After finishing up a few remaining credits and earning her associate degree from Lone Star College this summer, Nora will be headed to Texas Tech University to begin studying and training toward a Bachelor of Fine Arts degree with a Musical Theatre concentration.

“I really appreciate all the opportunities that Spring ISD has afforded me,” said Nora, explaining how she wrestled in deciding which of the district’s high schools was the best fit for her.

Originally accepted at Spring Early College Academy, Nora spent her freshman year as a student in the Early College program, housed on the Lone Star College-North Harris campus. But when COVID-19 closed campus facilities in March of 2020 and sent students home to months of isolation and distance learning, Nora found herself thinking hard about the things she missed the most, and found that the arts and theater were at the top of her list.

“The pandemic allowed me a lot of time to really think about what I wanted and what I enjoyed and what my passion was,” Nora said. She transferred to Spring High School for her sophomore year, joined the theater department, and never looked back.

“Art is what I love,” she said. “It’s where I want to be.” 

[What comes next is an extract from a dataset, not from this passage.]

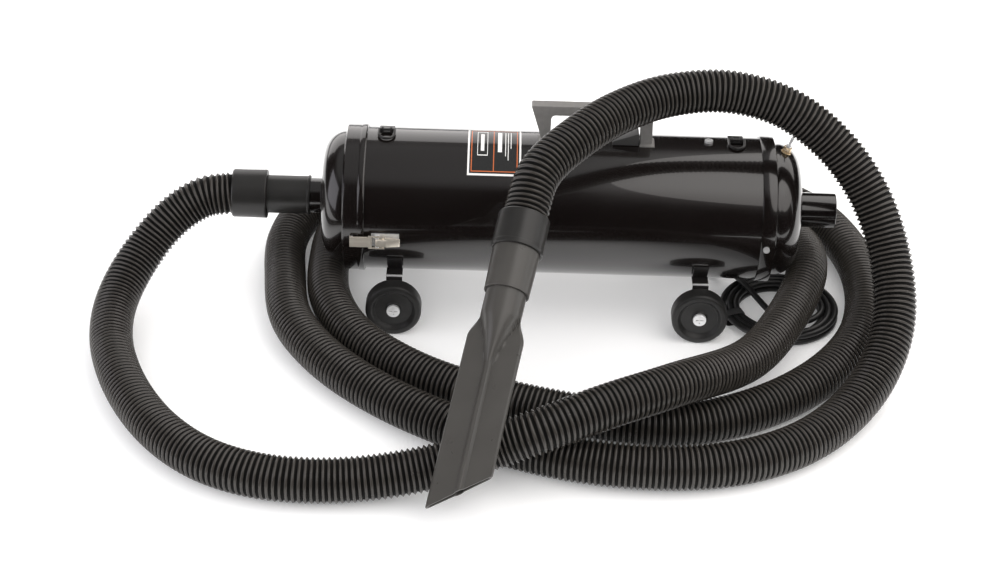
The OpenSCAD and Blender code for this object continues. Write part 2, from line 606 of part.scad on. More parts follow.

Spring High School Director of Theatre Marilyn Ocker, who first met Nora when the new graduate was still a middle schooler at Twin Creeks, said one of her greatest joys as an educator was getting to watch her students grow up, discover their potential, and achieve their goals.

“I just hope that all of the kids that are seniors and are graduating, whatever they choose to do, they do it with their whole heart and find a bit of passion in whatever choices they make in the future,” Ocker said. “Because at the end of the day, that’s what it’s all about, you know – being fulfilled by the life that you’ve chosen to create.”